ナタリー PowerPush - THE イナズマ戦隊
デビュー8年目のイナ戦が放つまっすぐな自信作「未来の地図」
失敗するときは4人で失敗する、成功するときも4人で成功する
──アルバム全体ではアレンジに起伏があって遊び心も多いですよね。
久保 今回自分らで全部セルフプロデュースっていう形でやってるし、とがった部分もいい意味できれいに形を整えないっていうか、とがってかっこいいと思ったまんまやっちゃおうっていうのが出てるんで、すごいいいと思います。
──レーベルやスタッフが変わったりしても、4人の状態はデビュー以来変わってない?
上中 変わってないよなぁ。僕が思うイナズマ戦隊がいちばんあかんところは、ちょっと仲良すぎんのかな、ってとこくらい。だからもしかすると、なんとかなるよな、で行っちゃうところがあるのかもしれん。なんともならんって赤紙貼られても、いやいやいや、まぁまぁまぁ、ってところがあるのかもわからへん。でもそれはライブの音とかに出ると思うんですよ。なんかギスギスしてる感覚をうまいこと伝えるバンドは世界中で1個か2個くらいしかない。それ(=メンバーの関係性)はグルーヴとして出るから。失敗するときは4人で失敗する、成功するときも4人で成功するって感じだよね?
全員 うん。
1つのことしかできへんバンドの、その1つを見たい人が増えてる
──大阪出身で北海道で結成されて、なのにツアースケジュールを見ると福岡ばかりが優遇されていますよね。
上中 福岡は野外フェスに一発出てからすごい人気があるんですよ。やっぱなんか西には受けやすいっていう。
──東京を差別してません?(笑)
全員 いやいやいや、そんなことは。
上中 東京でウケるにはどうしたらいいんですかね。わからへんのですよ。今思うのは、東京の音楽好きの人って、1しかできへんバンドのその1を見たいんやな、ということなんですよ。でも今まではその1しかできへんイナズマ戦隊が10できるような感じでやってたというか、そうやらなあかんっていう気持ちでおったのが、まぁ反省点かもしれないですね。今なんか特に、1つのことしかできへん、その1つを見たい人が増えてるんじゃないかと僕は思ってて。だから今回こういうアルバム、俺らはこれしかできへんから、っていうのを作ったっていうのはありますね。今考えると。いいほうには向いてるんじゃないですかね、自分らの気持ちは。

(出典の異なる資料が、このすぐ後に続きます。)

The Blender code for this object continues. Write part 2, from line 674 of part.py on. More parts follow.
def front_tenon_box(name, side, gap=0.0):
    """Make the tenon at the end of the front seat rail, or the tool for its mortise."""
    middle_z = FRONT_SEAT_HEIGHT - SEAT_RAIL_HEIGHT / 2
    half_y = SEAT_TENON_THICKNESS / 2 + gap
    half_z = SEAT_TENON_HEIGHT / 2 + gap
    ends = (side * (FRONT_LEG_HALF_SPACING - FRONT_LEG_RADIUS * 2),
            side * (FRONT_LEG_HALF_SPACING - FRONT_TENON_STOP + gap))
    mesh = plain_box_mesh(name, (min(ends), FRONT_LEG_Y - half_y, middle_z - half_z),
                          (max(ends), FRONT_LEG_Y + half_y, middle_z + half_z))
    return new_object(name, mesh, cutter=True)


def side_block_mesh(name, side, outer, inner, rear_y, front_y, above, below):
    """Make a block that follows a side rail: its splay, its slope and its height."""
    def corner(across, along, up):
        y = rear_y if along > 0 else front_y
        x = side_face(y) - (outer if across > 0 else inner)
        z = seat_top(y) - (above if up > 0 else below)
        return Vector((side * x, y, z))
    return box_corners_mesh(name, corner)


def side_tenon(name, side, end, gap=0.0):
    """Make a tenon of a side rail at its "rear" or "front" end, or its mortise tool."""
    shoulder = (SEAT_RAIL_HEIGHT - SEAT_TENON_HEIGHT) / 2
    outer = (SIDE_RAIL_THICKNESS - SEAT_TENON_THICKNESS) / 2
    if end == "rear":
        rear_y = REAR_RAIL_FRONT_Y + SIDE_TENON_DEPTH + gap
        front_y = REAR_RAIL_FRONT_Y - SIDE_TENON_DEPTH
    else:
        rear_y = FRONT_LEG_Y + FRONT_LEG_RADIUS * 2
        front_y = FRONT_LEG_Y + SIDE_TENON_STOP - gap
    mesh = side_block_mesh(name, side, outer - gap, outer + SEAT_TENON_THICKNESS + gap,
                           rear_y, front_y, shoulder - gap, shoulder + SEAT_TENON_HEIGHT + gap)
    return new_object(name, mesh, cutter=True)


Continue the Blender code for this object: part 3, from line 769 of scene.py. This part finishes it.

久保 ライブを観に来てくれた人には間違いなく伝えられると思うんで。イナズマ戦隊って名前は聞いたことあるけどまだ観たことないな、って人に見せる機会を作っていきたいですね。
──アルバムはライブに来てもらうためのツール。
上中 そうですね。もう本当に。そうです。そればっかりも言ってられへんとも言ってたんですけど、そればっかりです。ライブしかないんで、ライブに来てもらわんと、ですね。かっこええな、感動するな、なんかもうたまらんな、みたいにいろんな感情に「かっこええ」が広がればいいと思います。かっこよくない? マジやばくない? って言われたいですね(笑)。
──かわいいと言われるのは好きじゃない?(笑)
上中 かわいい……言われちゃうかもねぇ(笑)。こういうことしかできない男です、っていうのがかわいいって言われちゃうかも。
久保 不器用でかわいい。それを自分で言ったらダメ(笑)。
上中 久保さんはかわいいって思われたいんよね?
久保 思われたいです!
THE イナズマ戦隊(ざいなずませんたい)
歌心あふれるメロディと力強いバンドサウンドが魅力の4人組ロックバンド。1997年に札幌で結成され、2002年8月にインディーズからミニアルバム「THE イナズマ戦隊」を発表。2003年2月にシングル「月に吠えろ」でメジャーデビューする。リリースに連動して年間100本を超えるライブツアーを敢行し話題を集める。また福岡の「HIGHER GROUND」などの大型フェスにも出演し、毎回好評を博す。2010年にSony Music Artistsが新たに立ち上げたSMALLER RECORDINGSに移籍し、通算7枚目となるアルバム「未来の地図」をリリース。